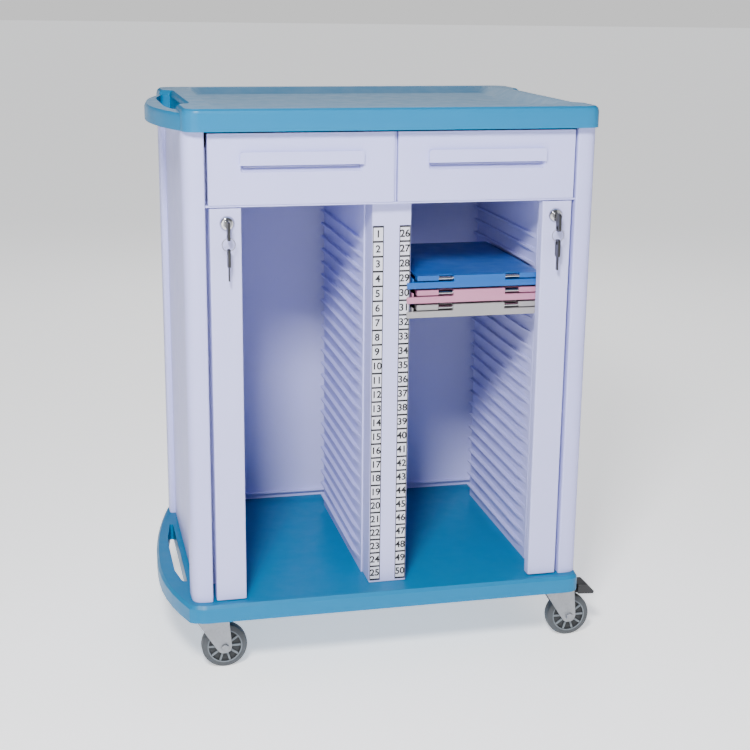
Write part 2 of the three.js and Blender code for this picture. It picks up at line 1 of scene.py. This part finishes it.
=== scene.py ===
"""Looks of the patient-record trolley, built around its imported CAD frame.

Shapes are written in millimetres on the cart's own datum: X = 0 between the drawers, Y = 0 on the
drawer fronts, Z = 0 on the floor. place() turns them into the frame's metres.
"""
import json
import math

import bmesh
import bpy
from mathutils import Matrix, Vector


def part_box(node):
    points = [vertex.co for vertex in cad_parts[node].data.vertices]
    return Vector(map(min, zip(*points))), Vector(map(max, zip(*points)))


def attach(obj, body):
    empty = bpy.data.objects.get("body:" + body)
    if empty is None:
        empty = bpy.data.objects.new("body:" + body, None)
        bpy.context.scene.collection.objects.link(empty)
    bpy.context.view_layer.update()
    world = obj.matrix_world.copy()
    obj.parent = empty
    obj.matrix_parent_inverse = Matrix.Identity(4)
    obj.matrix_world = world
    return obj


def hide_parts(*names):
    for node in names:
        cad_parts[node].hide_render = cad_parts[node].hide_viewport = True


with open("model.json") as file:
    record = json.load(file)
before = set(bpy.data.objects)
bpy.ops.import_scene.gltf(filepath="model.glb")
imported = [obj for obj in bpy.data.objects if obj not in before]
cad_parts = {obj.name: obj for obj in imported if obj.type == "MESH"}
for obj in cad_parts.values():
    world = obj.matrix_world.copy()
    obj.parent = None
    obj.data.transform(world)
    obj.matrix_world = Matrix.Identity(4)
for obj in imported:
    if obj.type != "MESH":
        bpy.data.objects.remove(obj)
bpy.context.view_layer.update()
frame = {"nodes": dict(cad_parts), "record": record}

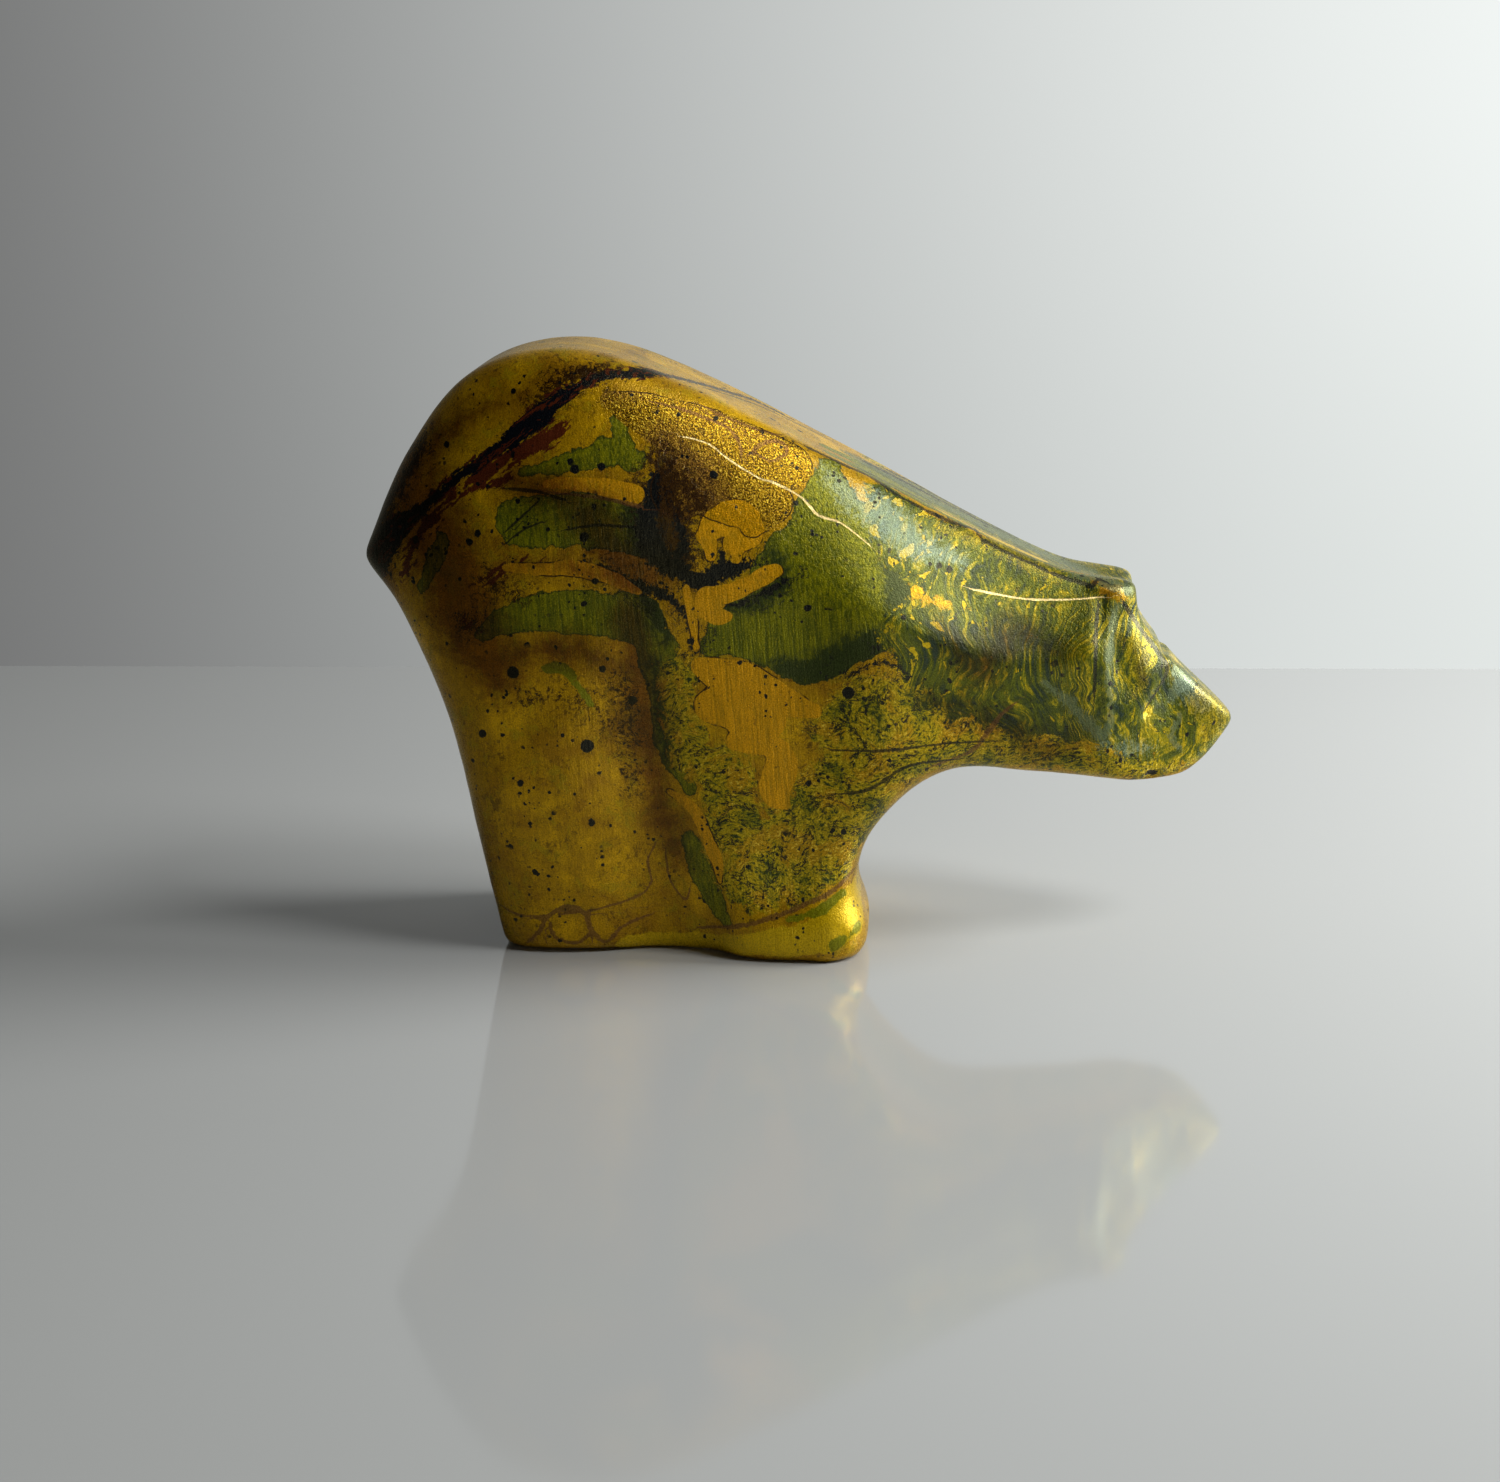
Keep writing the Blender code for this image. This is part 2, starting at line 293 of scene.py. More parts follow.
@dataclass
class Studio:
    """The camera at the photo's viewing angle, a pale glossy table and soft light.

    The light around changes from dim to bright, from behind to ahead, from low to upper and from
    the side to overhead, each between two values of that part of a direction.
    """

    camera_place: Point = (16.7 * MM, -375.3 * MM, 110.7 * MM)
    azimuth: float = 3.6
    elevation: float = 12.96
    roll: float = 0.6
    lens: float = 72.0
    sensor: float = 36.0
    table_reach: float = 165.0 * MM
    table_size: float = 4.0
    table_colour: Colour = (0.435, 0.445, 0.435, 1.0)
    table_roughness: float = 0.07
    table_refraction: float = 1.62
    lamp_aim: Point = (0.0, 0.0, 0.04)
    dim_side: Colour = (0.143, 0.143, 0.143, 1.0)
    bright_side: Colour = (0.84, 0.88, 0.86, 1.0)
    upper_bright_side: Colour = (0.98, 1.02, 1.0, 1.0)
    behind_camera: float = 0.05
    zenith: float = 0.32
    dim_to_bright: Range = (-0.42, 0.34)
    behind_to_ahead: Range = (-0.35, 0.75)
    low_to_upper: Range = (-0.20, 0.02)
    side_to_overhead: Range = (0.10, 0.65)

    def add_camera(self) -> None:
        """Makes the scene's camera."""
        around, up, tilt = np.radians([self.azimuth, self.elevation, self.roll])
        ahead = np.array([-np.sin(around) * np.cos(up), np.cos(around) * np.cos(up), -np.sin(up)])
        level = np.array([np.cos(around), np.sin(around), 0.0])
        right = np.cos(tilt) * level + np.sin(tilt) * np.cross(ahead, level)
        down = np.cross(ahead, right)
        bpy.ops.object.camera_add()
        camera = bpy.context.object
        camera.name = "camera"
        camera.data.lens = self.lens
        camera.data.sensor_width = self.sensor
        camera.data.clip_start = 10.0 * MM
        turned = Matrix((right, -down, -ahead)).transposed().to_4x4()
        camera.matrix_world = Matrix.Translation(self.camera_place) @ turned
        bpy.context.scene.camera = camera

    def add_table(self) -> None:
        """Makes the table's pale glossy top, which ends a little behind the bear."""
        middle = self.table_reach - self.table_size / 2
        bpy.ops.mesh.primitive_plane_add(size=self.table_size, location=(0.0, middle, 0.0))
        table = bpy.context.object
        table.name = "table"
        material = bpy.data.materials.new("pale_table")
        board = NodeBoard(material)
        shader = board.node("ShaderNodeBsdfPrincipled", {
            "Base Color": self.table_colour, "Roughness": self.table_roughness, "IOR": self.table_refraction})
        board.node("ShaderNodeOutputMaterial", {0: shader.outputs[0]})
        table.data.materials.append(material)

    def add_surroundings(self) -> None:
        """Makes the soft light around: bright on the right, dim on the left and behind the camera."""
        world = bpy.data.worlds.new("studio")
        bpy.context.scene.world = world
        board = NodeBoard(world)
        direction = board.node("ShaderNodeTexCoord", {}).outputs["Generated"]
        parts = board.node("ShaderNodeSeparateXYZ", {0: direction}).outputs
        across = board.step(parts[0], *self.dim_to_bright)
        ahead = board.step(parts[1], *self.behind_to_ahead)
        upper = board.step(parts[2], *self.low_to_upper)
        bright = board.mix(upper, self.bright_side, self.upper_bright_side)
        colour = board.mix(across, self.dim_side, bright)
        strength = board.math("MULTIPLY_ADD", ahead, 1.0 - self.behind_camera, self.behind_camera)
        above = board.step(parts[2], *self.side_to_overhead)
        overhead = board.math("MULTIPLY_ADD", above, self.zenith - 1.0, 1.0)
        strength = board.math("MULTIPLY", strength, overhead)
        background = board.node("ShaderNodeBackground", {0: colour, 1: strength})
        board.node("ShaderNodeOutputWorld", {0: background.outputs[0]})

    def add_light(self, lamp: Lamp) -> None:
        """Makes one soft light that points at the bear.

        Args:
            lamp: The light's name, place, size and power.
        """
        bpy.ops.object.light_add(type="AREA", location=lamp.place)
        light = bpy.context.object
        light.name = lamp.name
        light.data.shape = "DISK"
        light.data.size = lamp.size
        light.data.energy = lamp.power
        light.visible_camera = False
        aim = Vector(self.lamp_aim) - Vector(lamp.place)
        light.rotation_euler = aim.to_track_quat("-Z", "Y").to_euler()

    def build(self) -> None:
        """Builds the studio."""
        scene = bpy.context.scene
        scene.view_settings.view_transform = "Standard"
        self.add_camera()
        self.add_table()
        self.add_surroundings()
        for lamp in LAMPS:
            self.add_light(lamp)
        LOG.info("studio: camera %s", tuple(round(c, 4) for c in scene.camera.location))


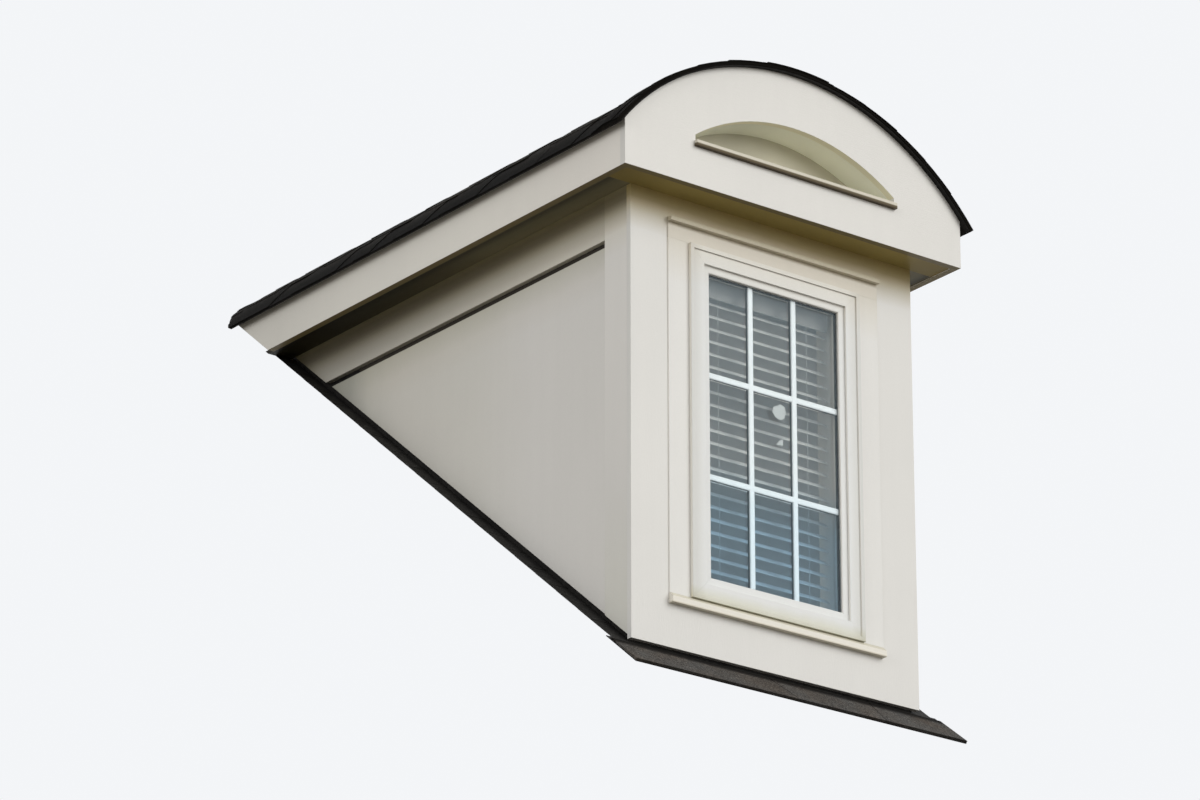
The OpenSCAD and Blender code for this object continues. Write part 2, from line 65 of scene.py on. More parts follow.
class Graph:
    """The node tree of a material or a world, with short calls for the nodes that the finishes share."""

    def __init__(self, owner):
        owner.use_nodes = True
        self.tree = owner.node_tree
        self.tree.nodes.clear()
        self.coordinates = self.node("ShaderNodeTexCoord").outputs
        self.place = self.coordinates["Object"]

    def link(self, source, target):
        self.tree.links.new(source, target)

    def put(self, value, socket):
        """Links a socket to another node's output, or sets it to a number, a colour or a vector."""
        if isinstance(value, bpy.types.NodeSocket):
            self.link(value, socket)
        elif isinstance(value, tuple) and socket.type == "RGBA":
            socket.default_value = (*value, 1)
        else:
            socket.default_value = value

    def node(self, kind, sockets=None, **settings):
        """A new node with its settings and with values or links in its sockets."""
        made = self.tree.nodes.new(kind)
        for key, value in settings.items():
            setattr(made, key, value)
        for key, value in (sockets or {}).items():
            self.put(value, made.inputs[key])
        return made

    def axis(self, name, vector=None):
        """One coordinate of a vector, or of the place in the frame."""
        source = self.place if vector is None else vector
        return self.node("ShaderNodeSeparateXYZ", {"Vector": source}).outputs[name]

    def outlook(self, name):
        """How far a flat face looks along an axis, from -1 to 1."""
        return self.axis(name, self.node("ShaderNodeNewGeometry").outputs["True Normal"])

    def noise(self, scale, detail=2.0, rough=0.5, factors=None):
        """Grey noise in the frame's place, which may be scaled apart along each axis first."""
        return self.node("ShaderNodeTexNoise", {
            "Vector": self.stretched(factors) if factors else self.place, "Scale": scale,
            "Detail": detail, "Roughness": rough}).outputs["Fac"]

    def stretched(self, factors):
        """The place in the frame, scaled apart along each axis."""
        return self.node("ShaderNodeMapping", {"Vector": self.place, "Scale": factors}).outputs["Vector"]

    def ramp(self, value, *stops):
        """Colours or greys at places from 0 to 1."""
        made = self.node("ShaderNodeValToRGB", {"Fac": value})
        elements = made.color_ramp.elements
        while len(elements) < len(stops):
            elements.new(1.0)
        for element, (place, colour) in zip(elements, stops):
            element.position = place
            element.color = (*colour, 1) if isinstance(colour, tuple) else (colour, colour, colour, 1)
        return made.outputs["Color"]

    def mix(self, share, first, second, blend="MIX"):
        return self.node("ShaderNodeMix", {"Factor": share, "A": first, "B": second},
                         data_type="RGBA", blend_type=blend).outputs["Result"]

    def layered(self, base, *layers):
        """A colour multiplied by each layer in turn."""
        for layer in layers:
            base = self.mix(1.0, base, layer, "MULTIPLY")
        return base

    def math(self, operation, first, second=0.0):
        return self.node("ShaderNodeMath", {0: first, 1: second}, operation=operation).outputs["Value"]

    def fit(self, value, from_low, from_high, to_low, to_high):
        return self.node("ShaderNodeMapRange", {
            "Value": value, "From Min": from_low, "From Max": from_high,
            "To Min": to_low, "To Max": to_high}).outputs["Result"]

    def bump(self, height, distance, strength=1.0, normal=None):
        sockets = {"Height": height, "Distance": distance, "Strength": strength}
        if normal is not None:
            sockets["Normal"] = normal
        return self.node("ShaderNodeBump", sockets).outputs["Normal"]

    def seen(self):
        """1 on the rays that show the background: to the camera, in a reflection or through glass."""
        path = self.node("ShaderNodeLightPath").outputs
        direct = self.math("MAXIMUM", path["Is Camera Ray"], path["Is Glossy Ray"])
        return self.math("MAXIMUM", direct, path["Is Transmission Ray"])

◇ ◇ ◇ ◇

WORK TO DO »
In this exercise, copy only the lines from the opening line of the material through the line where "imported CAD frame." appears.

FULL SOLUTION »
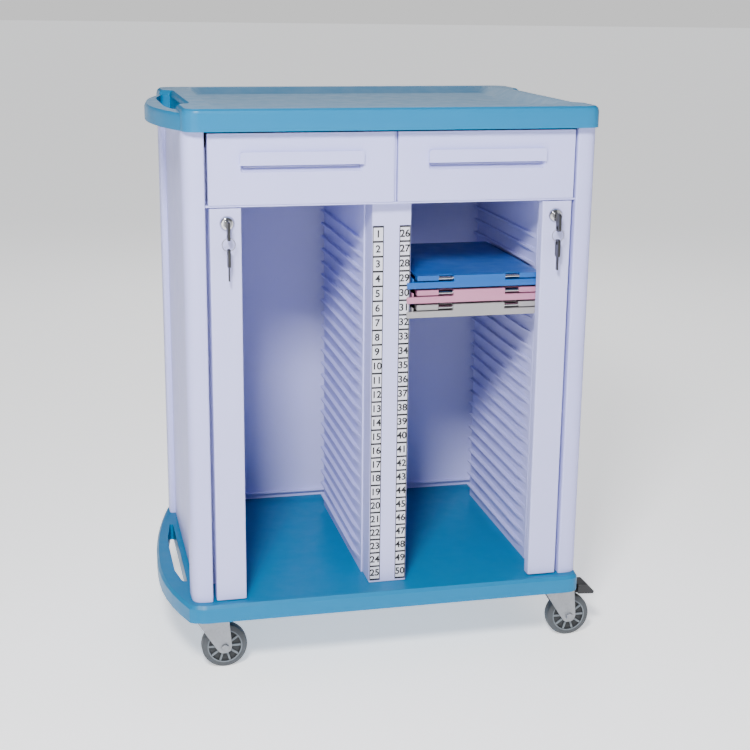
Write part 2 of the three.js and Blender code for this picture. It picks up at line 1 of scene.py. This part finishes it.
=== scene.py ===
"""Looks of the patient-record trolley, built around its imported CAD frame.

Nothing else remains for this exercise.